# WHAT IS EXPECTED
For the material that follows, return exactly the lines from the one with "const clampUnit = new THREE.Group();" through the one with "depsgraph = bpy.context.evaluated_depsgraph_get()", both ends included.

# RAW DATA
.....
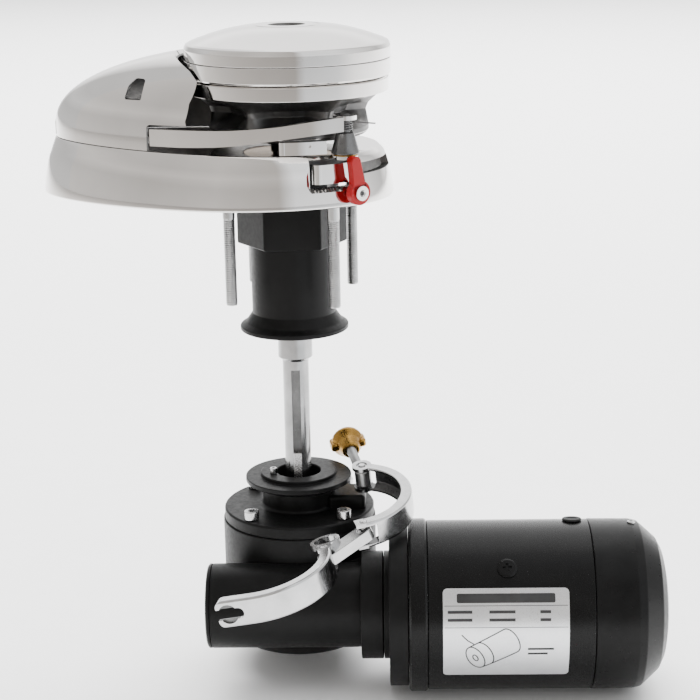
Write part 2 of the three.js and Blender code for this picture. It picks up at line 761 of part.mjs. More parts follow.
add('worm_end_cover', wormEndCover(), 'castBlack', motorUnit);
add('worm_shaft', wormShaft(), 'steel', motorUnit);
add('worm_bearing_rear', ballBearing(8 + facet, 22 - facet, -52, -42).rotateY(90 * degree), 'steel', motorUnit);
add('worm_bearing_front', ballBearing(8 + facet, 22 - facet, 42, 52).rotateY(90 * degree), 'steel', motorUnit);
add('motor_adapter', motorAdapter(), 'castBlack', motorUnit);
add('motor_bell', motorBell(), 'paintBlack', motorUnit);
add('motor_can', motorCan(), 'paintBlack', motorUnit);
add('motor_end_cap', motorEndCap(), 'plasticBlack', motorUnit);
add('field_magnet_1', fieldMagnet(15, 165), 'magnet', motorUnit);
add('field_magnet_2', fieldMagnet(195, 345), 'magnet', motorUnit);
add('armature', armature(), 'steel', motorUnit);
add('commutator', commutator(), 'copper', motorUnit);
add('brush_holder', brushHolder(), 'plasticBlack', motorUnit);
add('nameplate', nameplate(), 'plate', motorUnit);
const pole = add('pole_screw', poleScrew().translate(140.5, 0, 0), 'steel', motorUnit);
pole.rotation.x = 43.3 * degree;
const grommet = add('cable_grommet', cableGrommet().translate(186.8, 0, 0), 'rubber', motorUnit);
grommet.rotation.x = -8.6 * degree;

const clampUnit = new THREE.Group();
clampUnit.rotation.z = clampYaw * degree;
group.add(clampUnit);
const linkFrom = pinAt(rightFrame, -rightSpan);
const linkTo = pinAt(leftFrame, 0);
const linkWay = linkTo.clone().sub(linkFrom);
const linkTilt = axisOf(rightFrame).add(axisOf(leftFrame));
const linkNormal = linkTilt.clone().addScaledVector(linkWay, -linkTilt.dot(linkWay) / linkWay.lengthSq());
const boltAt = pinAt(rightFrame, rightSpan);
const boltWay = vec(-8.5, 47, 0);
const boltFrame = frameOf(boltAt, axisOf(rightFrame), boltWay);

place(add('clamp_link', clampLink(linkFrom, linkTo), 'steel', clampUnit),
  frameOf(linkFrom, linkNormal, linkWay));
place(add('clamp_jaw_right', rightJaw(), 'steel', clampUnit), rightFrame);
place(add('clamp_jaw_left', leftJaw(), 'steel', clampUnit), leftFrame);
place(add('link_pin_right', clampPin(), 'steel', clampUnit), frameOf(linkFrom, axisOf(rightFrame), vec(1, 0, 0)));
place(add('link_pin_left', clampPin(), 'steel', clampUnit), frameOf(linkTo, axisOf(leftFrame), vec(1, 0, 0)));
place(add('bolt_pin', clampPin(), 'steel', clampUnit), frameOf(boltAt, axisOf(rightFrame), vec(1, 0, 0)));
place(add('swing_bolt', swingBolt(), 'steel', clampUnit), boltFrame);
place(add('wing_nut', wingNut().translate(48, 0, 0), 'brass', clampUnit), boltFrame);

export default group;
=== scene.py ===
# The looks of the anchor windlass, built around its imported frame.
# Shapes are written in millimetres in the frame's own axes and become metres in mesh_object.
import json
import math

import bmesh
import bpy
from mathutils import Matrix, Vector


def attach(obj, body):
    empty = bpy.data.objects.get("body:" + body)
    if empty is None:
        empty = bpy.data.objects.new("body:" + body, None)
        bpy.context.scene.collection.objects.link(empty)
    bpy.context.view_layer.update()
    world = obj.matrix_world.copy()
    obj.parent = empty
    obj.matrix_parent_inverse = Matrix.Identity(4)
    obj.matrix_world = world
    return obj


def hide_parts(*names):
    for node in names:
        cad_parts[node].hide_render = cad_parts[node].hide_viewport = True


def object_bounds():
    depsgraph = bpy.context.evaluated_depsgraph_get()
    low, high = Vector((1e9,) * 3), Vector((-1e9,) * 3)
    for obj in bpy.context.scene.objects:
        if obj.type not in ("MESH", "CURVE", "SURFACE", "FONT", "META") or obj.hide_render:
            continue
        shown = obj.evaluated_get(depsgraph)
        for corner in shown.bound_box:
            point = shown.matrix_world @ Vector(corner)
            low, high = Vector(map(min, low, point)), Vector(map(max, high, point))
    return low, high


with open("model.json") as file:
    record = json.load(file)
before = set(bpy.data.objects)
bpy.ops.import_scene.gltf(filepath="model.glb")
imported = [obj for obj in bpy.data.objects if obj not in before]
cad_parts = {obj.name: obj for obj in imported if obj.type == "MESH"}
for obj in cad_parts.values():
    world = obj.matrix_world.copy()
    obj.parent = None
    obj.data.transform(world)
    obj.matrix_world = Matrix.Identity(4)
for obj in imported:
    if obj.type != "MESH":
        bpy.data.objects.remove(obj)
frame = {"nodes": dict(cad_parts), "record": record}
cad_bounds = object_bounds()

MM = 0.001
TURN = 2 * math.pi
NEARLY_STRAIGHT = math.radians(88)  # half a corner's angle, from which it is left as it is


def turn_z(degrees):
    return Matrix.Rotation(math.radians(degrees), 4, "Z")


def turn_x(degrees):
    return Matrix.Rotation(math.radians(degrees), 4, "X")


def move(x, y, z=0):
    return Matrix.Translation((x, y, z))


def polar(radius, degrees):
    return radius * math.cos(math.radians(degrees)), radius * math.sin(math.radians(degrees))


def tone(level, warmth=0.0):
    """A grey that is a little warm, or cool where warmth is negative."""
    return level * (1 + warmth), level, level * (1 - warmth)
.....
# RESPONSE BELOW
const clampUnit = new THREE.Group();
clampUnit.rotation.z = clampYaw * degree;
group.add(clampUnit);
const linkFrom = pinAt(rightFrame, -rightSpan);
const linkTo = pinAt(leftFrame, 0);
const linkWay = linkTo.clone().sub(linkFrom);
const linkTilt = axisOf(rightFrame).add(axisOf(leftFrame));
const linkNormal = linkTilt.clone().addScaledVector(linkWay, -linkTilt.dot(linkWay) / linkWay.lengthSq());
const boltAt = pinAt(rightFrame, rightSpan);
const boltWay = vec(-8.5, 47, 0);
const boltFrame = frameOf(boltAt, axisOf(rightFrame), boltWay);

place(add('clamp_link', clampLink(linkFrom, linkTo), 'steel', clampUnit),
  frameOf(linkFrom, linkNormal, linkWay));
place(add('clamp_jaw_right', rightJaw(), 'steel', clampUnit), rightFrame);
place(add('clamp_jaw_left', leftJaw(), 'steel', clampUnit), leftFrame);
place(add('link_pin_right', clampPin(), 'steel', clampUnit), frameOf(linkFrom, axisOf(rightFrame), vec(1, 0, 0)));
place(add('link_pin_left', clampPin(), 'steel', clampUnit), frameOf(linkTo, axisOf(leftFrame), vec(1, 0, 0)));
place(add('bolt_pin', clampPin(), 'steel', clampUnit), frameOf(boltAt, axisOf(rightFrame), vec(1, 0, 0)));
place(add('swing_bolt', swingBolt(), 'steel', clampUnit), boltFrame);
place(add('wing_nut', wingNut().translate(48, 0, 0), 'brass', clampUnit), boltFrame);

export default group;
=== scene.py ===
# The looks of the anchor windlass, built around its imported frame.
# Shapes are written in millimetres in the frame's own axes and become metres in mesh_object.
import json
import math

import bmesh
import bpy
from mathutils import Matrix, Vector


def attach(obj, body):
    empty = bpy.data.objects.get("body:" + body)
    if empty is None:
        empty = bpy.data.objects.new("body:" + body, None)
        bpy.context.scene.collection.objects.link(empty)
    bpy.context.view_layer.update()
    world = obj.matrix_world.copy()
    obj.parent = empty
    obj.matrix_parent_inverse = Matrix.Identity(4)
    obj.matrix_world = world
    return obj


def hide_parts(*names):
    for node in names:
        cad_parts[node].hide_render = cad_parts[node].hide_viewport = True


def object_bounds():
    depsgraph = bpy.context.evaluated_depsgraph_get()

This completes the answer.